TASK BRIEF | Transcribe the stretch of entries below from the line with "Keep writing the" through the line with "BEHIND_BOARD = RIB_DEPTH / sin(BOARD_SLOPE)", exactly and with both ends included; leave out all other lines.

MATERIALS PROVIDED |
##########

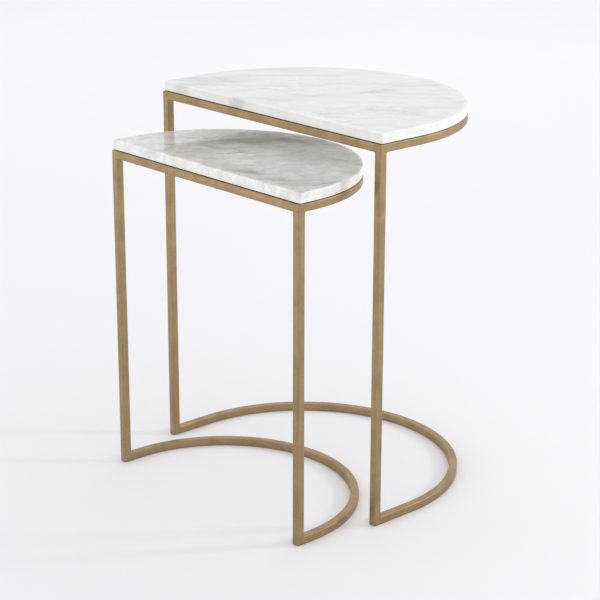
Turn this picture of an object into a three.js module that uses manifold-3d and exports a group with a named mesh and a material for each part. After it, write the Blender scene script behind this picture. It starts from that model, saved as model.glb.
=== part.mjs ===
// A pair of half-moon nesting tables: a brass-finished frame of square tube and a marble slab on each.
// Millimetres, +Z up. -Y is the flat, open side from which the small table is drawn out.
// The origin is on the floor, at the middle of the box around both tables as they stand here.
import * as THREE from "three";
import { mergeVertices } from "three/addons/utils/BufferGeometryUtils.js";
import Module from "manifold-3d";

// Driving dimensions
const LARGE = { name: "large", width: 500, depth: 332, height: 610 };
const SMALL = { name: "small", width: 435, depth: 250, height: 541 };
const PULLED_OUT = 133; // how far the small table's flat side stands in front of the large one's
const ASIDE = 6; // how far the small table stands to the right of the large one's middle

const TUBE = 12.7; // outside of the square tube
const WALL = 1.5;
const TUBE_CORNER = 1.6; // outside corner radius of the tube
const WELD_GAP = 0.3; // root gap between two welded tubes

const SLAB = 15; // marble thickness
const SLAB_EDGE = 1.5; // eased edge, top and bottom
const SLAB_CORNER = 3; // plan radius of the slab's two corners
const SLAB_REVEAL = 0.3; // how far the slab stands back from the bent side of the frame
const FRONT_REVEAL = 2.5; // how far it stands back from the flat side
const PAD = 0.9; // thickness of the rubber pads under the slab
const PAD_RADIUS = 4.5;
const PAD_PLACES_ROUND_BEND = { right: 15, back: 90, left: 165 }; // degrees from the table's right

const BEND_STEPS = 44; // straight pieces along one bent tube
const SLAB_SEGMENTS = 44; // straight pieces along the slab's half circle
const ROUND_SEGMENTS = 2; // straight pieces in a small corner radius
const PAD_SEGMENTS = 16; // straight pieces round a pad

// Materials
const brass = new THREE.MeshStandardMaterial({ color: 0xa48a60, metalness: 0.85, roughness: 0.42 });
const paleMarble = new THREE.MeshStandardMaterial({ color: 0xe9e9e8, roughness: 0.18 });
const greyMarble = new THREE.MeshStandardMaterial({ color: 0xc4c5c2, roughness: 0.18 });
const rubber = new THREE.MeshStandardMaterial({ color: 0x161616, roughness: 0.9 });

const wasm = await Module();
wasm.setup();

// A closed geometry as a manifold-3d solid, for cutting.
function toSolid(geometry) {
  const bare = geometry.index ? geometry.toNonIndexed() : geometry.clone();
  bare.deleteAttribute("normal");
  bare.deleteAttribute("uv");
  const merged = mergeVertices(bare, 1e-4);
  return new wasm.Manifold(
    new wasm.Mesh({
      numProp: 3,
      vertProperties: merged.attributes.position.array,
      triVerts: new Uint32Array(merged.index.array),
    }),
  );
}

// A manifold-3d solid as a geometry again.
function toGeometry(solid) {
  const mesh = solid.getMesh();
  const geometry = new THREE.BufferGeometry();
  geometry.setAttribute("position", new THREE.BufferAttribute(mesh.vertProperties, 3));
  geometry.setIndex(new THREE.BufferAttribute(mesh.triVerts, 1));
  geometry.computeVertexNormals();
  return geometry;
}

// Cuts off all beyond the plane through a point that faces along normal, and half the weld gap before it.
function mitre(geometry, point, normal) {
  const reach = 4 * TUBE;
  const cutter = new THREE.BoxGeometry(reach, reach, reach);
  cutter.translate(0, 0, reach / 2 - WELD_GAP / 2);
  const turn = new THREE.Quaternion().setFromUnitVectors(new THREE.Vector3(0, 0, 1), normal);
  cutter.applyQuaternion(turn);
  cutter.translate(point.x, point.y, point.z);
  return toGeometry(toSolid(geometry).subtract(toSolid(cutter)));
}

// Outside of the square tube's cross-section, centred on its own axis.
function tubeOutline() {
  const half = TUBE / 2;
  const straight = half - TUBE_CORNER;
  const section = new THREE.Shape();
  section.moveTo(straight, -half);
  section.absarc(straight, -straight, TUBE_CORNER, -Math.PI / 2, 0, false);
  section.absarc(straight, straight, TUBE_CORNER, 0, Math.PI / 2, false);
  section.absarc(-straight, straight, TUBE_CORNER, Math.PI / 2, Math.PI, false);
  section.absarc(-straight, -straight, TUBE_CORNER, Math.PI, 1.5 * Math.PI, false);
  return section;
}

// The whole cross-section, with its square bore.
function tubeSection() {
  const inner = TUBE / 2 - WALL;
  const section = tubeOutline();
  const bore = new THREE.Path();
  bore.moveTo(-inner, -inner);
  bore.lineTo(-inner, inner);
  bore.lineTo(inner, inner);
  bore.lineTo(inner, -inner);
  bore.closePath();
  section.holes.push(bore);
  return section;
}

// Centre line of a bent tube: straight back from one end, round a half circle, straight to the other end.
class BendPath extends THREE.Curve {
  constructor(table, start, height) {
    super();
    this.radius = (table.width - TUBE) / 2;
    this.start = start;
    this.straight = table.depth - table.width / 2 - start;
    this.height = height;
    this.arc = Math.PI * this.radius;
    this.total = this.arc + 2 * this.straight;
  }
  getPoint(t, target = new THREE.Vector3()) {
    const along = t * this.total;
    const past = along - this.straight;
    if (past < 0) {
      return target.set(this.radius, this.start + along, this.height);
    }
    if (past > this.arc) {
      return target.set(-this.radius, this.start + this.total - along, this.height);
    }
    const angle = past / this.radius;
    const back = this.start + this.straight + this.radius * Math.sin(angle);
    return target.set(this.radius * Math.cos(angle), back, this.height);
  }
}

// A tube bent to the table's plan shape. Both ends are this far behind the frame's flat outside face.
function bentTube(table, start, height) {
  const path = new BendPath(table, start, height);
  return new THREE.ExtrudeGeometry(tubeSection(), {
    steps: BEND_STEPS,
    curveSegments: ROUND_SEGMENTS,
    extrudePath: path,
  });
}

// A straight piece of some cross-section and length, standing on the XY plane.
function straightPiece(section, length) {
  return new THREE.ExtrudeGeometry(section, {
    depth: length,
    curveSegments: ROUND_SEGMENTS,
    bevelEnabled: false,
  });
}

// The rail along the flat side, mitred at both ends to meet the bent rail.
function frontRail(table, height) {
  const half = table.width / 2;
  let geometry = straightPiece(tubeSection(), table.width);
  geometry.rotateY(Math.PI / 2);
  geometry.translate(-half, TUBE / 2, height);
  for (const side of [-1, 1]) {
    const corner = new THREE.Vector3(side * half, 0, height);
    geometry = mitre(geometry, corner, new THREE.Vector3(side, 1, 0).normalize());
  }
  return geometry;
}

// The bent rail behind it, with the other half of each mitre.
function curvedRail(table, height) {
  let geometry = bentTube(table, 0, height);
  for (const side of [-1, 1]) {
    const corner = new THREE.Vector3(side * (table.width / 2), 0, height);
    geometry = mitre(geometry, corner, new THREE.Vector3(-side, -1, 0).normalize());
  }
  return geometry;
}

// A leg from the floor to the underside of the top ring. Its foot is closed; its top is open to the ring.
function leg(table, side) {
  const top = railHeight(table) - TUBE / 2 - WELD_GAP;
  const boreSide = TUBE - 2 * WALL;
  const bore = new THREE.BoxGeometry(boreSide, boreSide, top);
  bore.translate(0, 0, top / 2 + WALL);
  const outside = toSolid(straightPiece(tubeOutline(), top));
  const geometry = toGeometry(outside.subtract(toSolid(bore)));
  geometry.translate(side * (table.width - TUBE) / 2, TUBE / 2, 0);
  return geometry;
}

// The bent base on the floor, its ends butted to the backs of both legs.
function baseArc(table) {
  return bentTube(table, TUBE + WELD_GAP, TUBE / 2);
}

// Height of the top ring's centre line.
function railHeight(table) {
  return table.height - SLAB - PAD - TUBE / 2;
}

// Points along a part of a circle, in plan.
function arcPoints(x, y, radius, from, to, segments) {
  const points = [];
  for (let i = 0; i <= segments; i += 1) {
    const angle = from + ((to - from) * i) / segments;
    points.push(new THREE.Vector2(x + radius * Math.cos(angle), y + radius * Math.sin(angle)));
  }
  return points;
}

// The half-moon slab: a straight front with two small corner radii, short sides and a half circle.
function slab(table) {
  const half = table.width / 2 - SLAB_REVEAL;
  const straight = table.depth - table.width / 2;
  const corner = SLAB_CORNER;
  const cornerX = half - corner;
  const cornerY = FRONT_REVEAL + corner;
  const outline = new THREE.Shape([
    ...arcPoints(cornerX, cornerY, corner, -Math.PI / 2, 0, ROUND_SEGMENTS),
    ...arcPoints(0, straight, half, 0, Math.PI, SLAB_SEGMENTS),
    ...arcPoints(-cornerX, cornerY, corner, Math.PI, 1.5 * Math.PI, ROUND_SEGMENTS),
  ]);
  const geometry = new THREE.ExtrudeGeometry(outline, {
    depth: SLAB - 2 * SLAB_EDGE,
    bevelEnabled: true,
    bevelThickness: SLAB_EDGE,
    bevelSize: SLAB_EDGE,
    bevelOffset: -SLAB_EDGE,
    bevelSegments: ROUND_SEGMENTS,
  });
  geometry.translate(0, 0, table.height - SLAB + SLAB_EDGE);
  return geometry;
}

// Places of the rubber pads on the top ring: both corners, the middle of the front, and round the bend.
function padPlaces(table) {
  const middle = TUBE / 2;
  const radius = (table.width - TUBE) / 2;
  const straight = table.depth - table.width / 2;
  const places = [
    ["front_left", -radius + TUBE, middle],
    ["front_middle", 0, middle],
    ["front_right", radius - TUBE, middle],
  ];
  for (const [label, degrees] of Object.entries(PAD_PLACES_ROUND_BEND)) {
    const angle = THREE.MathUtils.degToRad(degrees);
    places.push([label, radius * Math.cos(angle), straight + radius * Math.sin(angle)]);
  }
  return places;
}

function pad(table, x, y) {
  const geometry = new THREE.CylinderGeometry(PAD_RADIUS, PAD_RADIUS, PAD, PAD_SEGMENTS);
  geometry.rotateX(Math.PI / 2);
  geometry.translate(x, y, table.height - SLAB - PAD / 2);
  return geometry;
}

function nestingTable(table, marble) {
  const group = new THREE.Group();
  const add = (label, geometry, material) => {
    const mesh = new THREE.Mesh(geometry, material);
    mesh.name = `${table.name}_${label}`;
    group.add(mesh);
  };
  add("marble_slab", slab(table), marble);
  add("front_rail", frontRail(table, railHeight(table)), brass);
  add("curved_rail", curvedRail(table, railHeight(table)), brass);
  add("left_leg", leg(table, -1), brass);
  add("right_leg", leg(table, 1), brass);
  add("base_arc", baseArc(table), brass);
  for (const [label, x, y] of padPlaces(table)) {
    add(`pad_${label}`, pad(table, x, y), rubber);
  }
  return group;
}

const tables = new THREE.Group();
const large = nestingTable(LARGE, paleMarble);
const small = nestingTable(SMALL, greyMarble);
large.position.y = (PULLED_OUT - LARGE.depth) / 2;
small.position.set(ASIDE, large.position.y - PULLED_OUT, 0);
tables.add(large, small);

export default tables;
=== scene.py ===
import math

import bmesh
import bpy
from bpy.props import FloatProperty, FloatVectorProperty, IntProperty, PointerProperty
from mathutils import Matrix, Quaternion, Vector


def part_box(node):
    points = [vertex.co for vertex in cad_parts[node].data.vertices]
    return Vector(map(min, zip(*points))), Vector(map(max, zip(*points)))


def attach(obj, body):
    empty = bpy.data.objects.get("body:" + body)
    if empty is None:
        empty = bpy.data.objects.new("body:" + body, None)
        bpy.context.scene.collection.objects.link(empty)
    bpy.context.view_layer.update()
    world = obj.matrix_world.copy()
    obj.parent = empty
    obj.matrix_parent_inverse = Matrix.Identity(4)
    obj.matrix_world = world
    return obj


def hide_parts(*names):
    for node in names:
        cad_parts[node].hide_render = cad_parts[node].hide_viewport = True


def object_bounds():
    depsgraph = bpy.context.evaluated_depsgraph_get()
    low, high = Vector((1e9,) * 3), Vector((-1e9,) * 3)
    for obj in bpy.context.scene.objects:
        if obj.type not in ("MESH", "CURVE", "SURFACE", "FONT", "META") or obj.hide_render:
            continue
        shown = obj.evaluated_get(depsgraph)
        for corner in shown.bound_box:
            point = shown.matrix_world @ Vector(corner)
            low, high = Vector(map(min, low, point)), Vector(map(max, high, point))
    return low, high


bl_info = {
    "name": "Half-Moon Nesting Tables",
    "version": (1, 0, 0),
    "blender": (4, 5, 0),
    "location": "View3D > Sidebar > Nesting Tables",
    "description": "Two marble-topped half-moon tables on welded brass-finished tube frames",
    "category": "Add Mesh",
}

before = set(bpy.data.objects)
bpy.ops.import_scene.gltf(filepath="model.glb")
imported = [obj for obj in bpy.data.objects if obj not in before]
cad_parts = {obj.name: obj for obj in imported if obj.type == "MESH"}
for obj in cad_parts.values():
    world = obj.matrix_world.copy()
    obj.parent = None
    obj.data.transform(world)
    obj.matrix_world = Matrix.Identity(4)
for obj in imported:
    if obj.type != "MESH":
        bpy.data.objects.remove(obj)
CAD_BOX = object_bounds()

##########

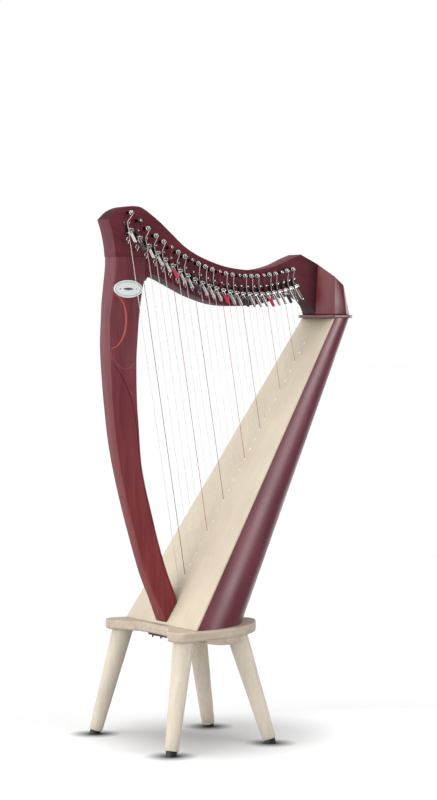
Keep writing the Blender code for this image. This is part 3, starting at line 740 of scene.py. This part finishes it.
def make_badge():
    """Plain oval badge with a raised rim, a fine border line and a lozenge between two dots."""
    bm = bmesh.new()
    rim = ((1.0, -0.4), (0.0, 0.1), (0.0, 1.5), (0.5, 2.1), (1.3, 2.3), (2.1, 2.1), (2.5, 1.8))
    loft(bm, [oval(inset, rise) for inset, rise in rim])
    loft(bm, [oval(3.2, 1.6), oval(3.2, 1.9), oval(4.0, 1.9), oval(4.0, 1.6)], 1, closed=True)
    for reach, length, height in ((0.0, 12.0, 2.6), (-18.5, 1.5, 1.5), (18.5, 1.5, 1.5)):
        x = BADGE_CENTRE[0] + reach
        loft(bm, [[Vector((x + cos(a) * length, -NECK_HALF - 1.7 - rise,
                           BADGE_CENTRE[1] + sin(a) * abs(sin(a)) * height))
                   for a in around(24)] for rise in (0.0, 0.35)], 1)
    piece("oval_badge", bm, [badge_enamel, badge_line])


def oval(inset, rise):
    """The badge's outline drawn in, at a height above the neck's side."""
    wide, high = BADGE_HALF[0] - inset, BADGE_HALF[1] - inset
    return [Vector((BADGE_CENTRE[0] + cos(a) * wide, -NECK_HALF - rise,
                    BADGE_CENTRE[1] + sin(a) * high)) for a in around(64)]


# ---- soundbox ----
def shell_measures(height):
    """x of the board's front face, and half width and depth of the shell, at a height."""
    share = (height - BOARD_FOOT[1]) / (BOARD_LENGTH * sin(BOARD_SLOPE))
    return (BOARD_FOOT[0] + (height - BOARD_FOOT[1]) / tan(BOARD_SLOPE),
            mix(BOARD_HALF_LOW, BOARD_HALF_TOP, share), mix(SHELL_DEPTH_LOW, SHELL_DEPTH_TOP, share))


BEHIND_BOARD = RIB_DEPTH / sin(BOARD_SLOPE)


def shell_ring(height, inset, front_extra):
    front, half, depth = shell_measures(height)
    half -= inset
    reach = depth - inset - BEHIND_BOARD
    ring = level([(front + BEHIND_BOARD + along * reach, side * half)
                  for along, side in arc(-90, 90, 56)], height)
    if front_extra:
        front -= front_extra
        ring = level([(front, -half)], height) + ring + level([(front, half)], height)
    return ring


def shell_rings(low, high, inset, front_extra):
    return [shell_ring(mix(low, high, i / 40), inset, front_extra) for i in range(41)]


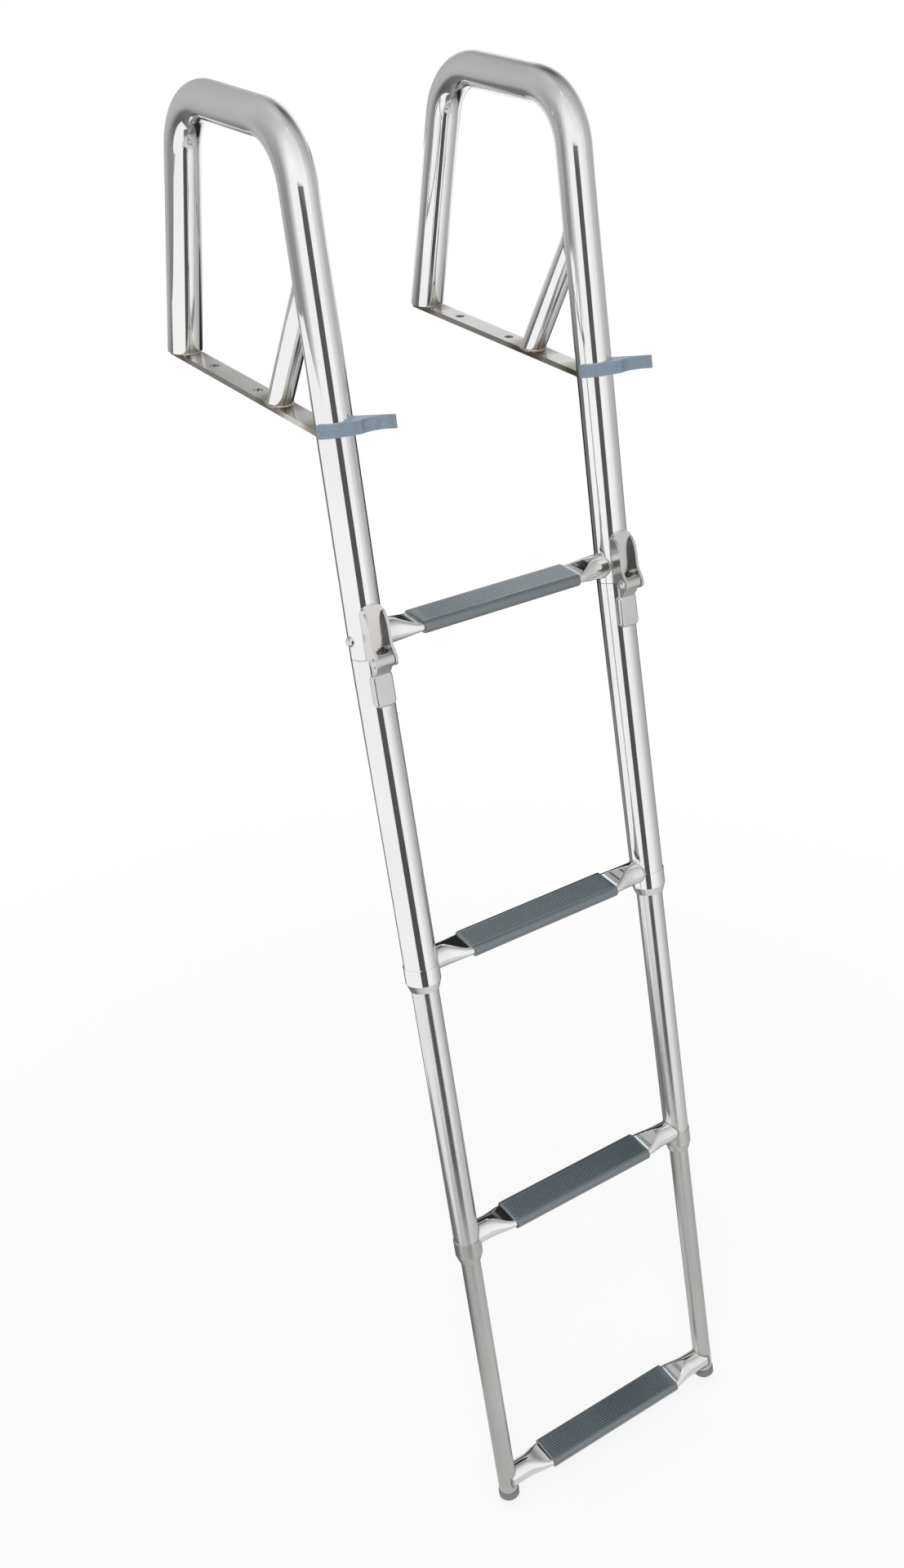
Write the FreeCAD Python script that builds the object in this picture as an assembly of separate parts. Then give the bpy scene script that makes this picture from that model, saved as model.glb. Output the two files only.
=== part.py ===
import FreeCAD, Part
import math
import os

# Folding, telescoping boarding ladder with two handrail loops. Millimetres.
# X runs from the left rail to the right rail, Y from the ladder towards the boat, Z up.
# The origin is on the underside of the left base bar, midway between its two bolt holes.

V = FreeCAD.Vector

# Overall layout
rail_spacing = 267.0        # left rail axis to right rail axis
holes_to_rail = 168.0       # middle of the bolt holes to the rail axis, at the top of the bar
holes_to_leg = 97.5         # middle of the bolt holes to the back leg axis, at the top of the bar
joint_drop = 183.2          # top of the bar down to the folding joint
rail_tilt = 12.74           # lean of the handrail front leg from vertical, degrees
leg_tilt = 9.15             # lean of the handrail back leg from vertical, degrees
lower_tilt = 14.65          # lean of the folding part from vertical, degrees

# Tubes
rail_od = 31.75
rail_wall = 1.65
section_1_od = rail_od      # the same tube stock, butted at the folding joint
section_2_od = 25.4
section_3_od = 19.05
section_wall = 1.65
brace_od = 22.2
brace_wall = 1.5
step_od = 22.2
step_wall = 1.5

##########

COMPLETED EXERCISE |
Keep writing the Blender code for this image. This is part 3, starting at line 740 of scene.py. This part finishes it.
def make_badge():
    """Plain oval badge with a raised rim, a fine border line and a lozenge between two dots."""
    bm = bmesh.new()
    rim = ((1.0, -0.4), (0.0, 0.1), (0.0, 1.5), (0.5, 2.1), (1.3, 2.3), (2.1, 2.1), (2.5, 1.8))
    loft(bm, [oval(inset, rise) for inset, rise in rim])
    loft(bm, [oval(3.2, 1.6), oval(3.2, 1.9), oval(4.0, 1.9), oval(4.0, 1.6)], 1, closed=True)
    for reach, length, height in ((0.0, 12.0, 2.6), (-18.5, 1.5, 1.5), (18.5, 1.5, 1.5)):
        x = BADGE_CENTRE[0] + reach
        loft(bm, [[Vector((x + cos(a) * length, -NECK_HALF - 1.7 - rise,
                           BADGE_CENTRE[1] + sin(a) * abs(sin(a)) * height))
                   for a in around(24)] for rise in (0.0, 0.35)], 1)
    piece("oval_badge", bm, [badge_enamel, badge_line])


def oval(inset, rise):
    """The badge's outline drawn in, at a height above the neck's side."""
    wide, high = BADGE_HALF[0] - inset, BADGE_HALF[1] - inset
    return [Vector((BADGE_CENTRE[0] + cos(a) * wide, -NECK_HALF - rise,
                    BADGE_CENTRE[1] + sin(a) * high)) for a in around(64)]


# ---- soundbox ----
def shell_measures(height):
    """x of the board's front face, and half width and depth of the shell, at a height."""
    share = (height - BOARD_FOOT[1]) / (BOARD_LENGTH * sin(BOARD_SLOPE))
    return (BOARD_FOOT[0] + (height - BOARD_FOOT[1]) / tan(BOARD_SLOPE),
            mix(BOARD_HALF_LOW, BOARD_HALF_TOP, share), mix(SHELL_DEPTH_LOW, SHELL_DEPTH_TOP, share))


BEHIND_BOARD = RIB_DEPTH / sin(BOARD_SLOPE)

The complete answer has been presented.